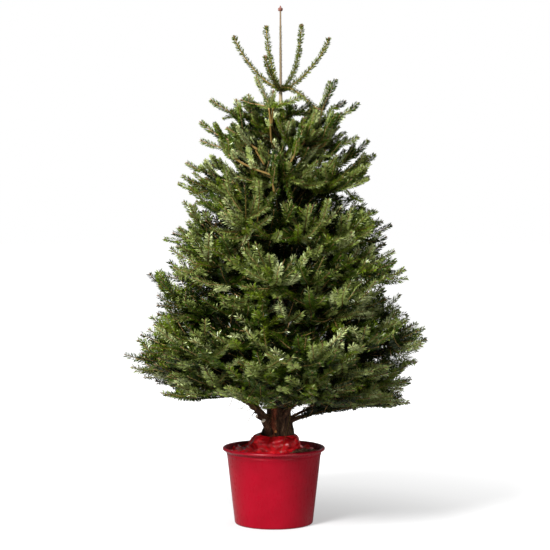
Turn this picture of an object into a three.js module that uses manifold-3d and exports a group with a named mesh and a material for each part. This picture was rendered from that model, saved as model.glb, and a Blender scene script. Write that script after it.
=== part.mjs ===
// A young fir kept as a Christmas tree in a red pot. Millimetres, +Z up, and the front looks along -Y.
// The origin is the centre of the pot's flat underside. The trunk runs whole from the compost to the
// leader's buds. Boughs leave it in whorls, one whorl a year, and each mass of foliage is one bough's
// fan of twigs and sprays, fused into a single solid.
import * as THREE from "three";
import { mergeVertices } from "three/addons/utils/BufferGeometryUtils.js";
import Module from "manifold-3d";

const wasm = await Module();
wasm.setup();

const SEED = 20;
const SEAT_GAP = 0.3; // between touching pieces
const LIMB_GAP = 1.2; // between a spray and a limb, or a spray of another mass

const HEIGHT = 1500; // floor to the tip of the leader's buds

const POT = {
  footRadius: 113.5,
  topRadius: 137, // outside, just under the lip
  shoulder: 206, // height where the wall turns out into the lip
  wall: 2.6,
  footRound: 6,
  lipRadius: 144.2, // to the centre of the rolled lip
  lipHeight: 218.5,
  lipRoll: 4.8, // radius of the roll
  segments: 28,
};

const COMPOST_TOP = 196;
const COMPOST_FALL = 6; // how much lower the compost is at the wall
const COMPOST_FLAT = 78; // radius of the level middle that the trunk stands on

const WRAP = {
  neckRadius: 67,
  neckHeight: 262,
  skirtRadius: 121,
  skirtThickness: 4,
  // from the skirt up to the neck: share of the neck's radius, and height above the skirt
  slope: [
    [1.32, 10],
    [1.12, 28],
  ],
  topShare: 0.86, // the neck draws in by this much at its very top
  topHeight: 8,
  folds: 9,
  foldDepth: 0.045,
  foldPitch: 9, // millimetres up for each radian that the folds turn
  segments: 24,
};

const TRUNK = {
  footX: 12, // the tree stands a little right of the pot's middle
  topX: 19, // and leans a little further right
  bow: 4,
  flareTop: 400, // the foot has lobes up to this height
  flareLobes: 5,
  flareDepth: 0.09,
  lobeTurn: 1, // in radians
  sides: 10,
  steps: 18,
  stepBias: 1.4, // over 1, the steps are closer at the foot
};
// Height and radius from the foot to the leader.
const TRUNK_TAPER = [
  [196, 56],
  [225, 50],
  [262, 43.5],
  [310, 35],
  [400, 29],
  [700, 20],
  [1000, 11.5],
  [1250, 4.8],
  [1275, 3.6],
  [1488, 2.3],
];
const TRUNK_GAP = 0.35; // between the trunk and what is cut round it

// The pruned branches that stand out of the trunk's foot.
const STUB = { radius: 6.5, footShare: 1.4, rise: 0.45, beyondTrunk: 9, sides: 6 };
const STUBS = [
  { turn: 236, height: 296 },
  { turn: 268, height: 272 },
  { turn: 318, height: 284 },
];
// The leader's own bud, and three smaller ones round its foot.
const BUD = { length: 13, radius: 4.2, sunk: 3, sideShare: 0.8, sideOut: 0.75, sideTurn: 30 };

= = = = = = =

Would you reproduce the material above in full, exactly as given?

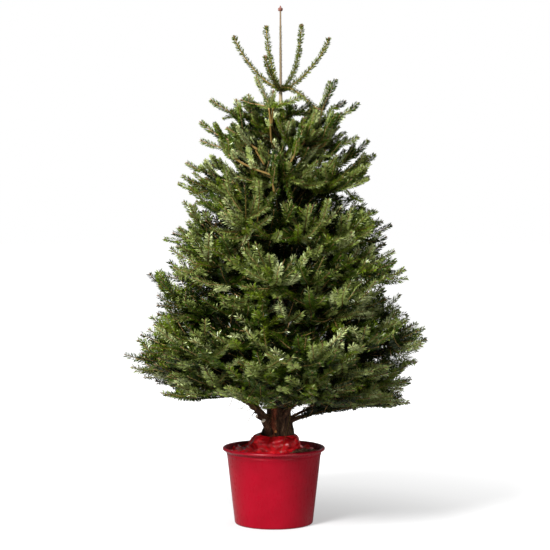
Turn this picture of an object into a three.js module that uses manifold-3d and exports a group with a named mesh and a material for each part. This picture was rendered from that model, saved as model.glb, and a Blender scene script. Write that script after it.
=== part.mjs ===
// A young fir kept as a Christmas tree in a red pot. Millimetres, +Z up, and the front looks along -Y.
// The origin is the centre of the pot's flat underside. The trunk runs whole from the compost to the
// leader's buds. Boughs leave it in whorls, one whorl a year, and each mass of foliage is one bough's
// fan of twigs and sprays, fused into a single solid.
import * as THREE from "three";
import { mergeVertices } from "three/addons/utils/BufferGeometryUtils.js";
import Module from "manifold-3d";

const wasm = await Module();
wasm.setup();

const SEED = 20;
const SEAT_GAP = 0.3; // between touching pieces
const LIMB_GAP = 1.2; // between a spray and a limb, or a spray of another mass

const HEIGHT = 1500; // floor to the tip of the leader's buds

const POT = {
  footRadius: 113.5,
  topRadius: 137, // outside, just under the lip
  shoulder: 206, // height where the wall turns out into the lip
  wall: 2.6,
  footRound: 6,
  lipRadius: 144.2, // to the centre of the rolled lip
  lipHeight: 218.5,
  lipRoll: 4.8, // radius of the roll
  segments: 28,
};

const COMPOST_TOP = 196;
const COMPOST_FALL = 6; // how much lower the compost is at the wall
const COMPOST_FLAT = 78; // radius of the level middle that the trunk stands on

const WRAP = {
  neckRadius: 67,
  neckHeight: 262,
  skirtRadius: 121,
  skirtThickness: 4,
  // from the skirt up to the neck: share of the neck's radius, and height above the skirt
  slope: [
    [1.32, 10],
    [1.12, 28],
  ],
  topShare: 0.86, // the neck draws in by this much at its very top
  topHeight: 8,
  folds: 9,
  foldDepth: 0.045,
  foldPitch: 9, // millimetres up for each radian that the folds turn
  segments: 24,
};

const TRUNK = {
  footX: 12, // the tree stands a little right of the pot's middle
  topX: 19, // and leans a little further right
  bow: 4,
  flareTop: 400, // the foot has lobes up to this height
  flareLobes: 5,
  flareDepth: 0.09,
  lobeTurn: 1, // in radians
  sides: 10,
  steps: 18,
  stepBias: 1.4, // over 1, the steps are closer at the foot
};
// Height and radius from the foot to the leader.
const TRUNK_TAPER = [
  [196, 56],
  [225, 50],
  [262, 43.5],
  [310, 35],
  [400, 29],
  [700, 20],
  [1000, 11.5],
  [1250, 4.8],
  [1275, 3.6],
  [1488, 2.3],
];
const TRUNK_GAP = 0.35; // between the trunk and what is cut round it

// The pruned branches that stand out of the trunk's foot.
const STUB = { radius: 6.5, footShare: 1.4, rise: 0.45, beyondTrunk: 9, sides: 6 };
const STUBS = [
  { turn: 236, height: 296 },
  { turn: 268, height: 272 },
  { turn: 318, height: 284 },
];
// The leader's own bud, and three smaller ones round its foot.
const BUD = { length: 13, radius: 4.2, sunk: 3, sideShare: 0.8, sideOut: 0.75, sideTurn: 30 };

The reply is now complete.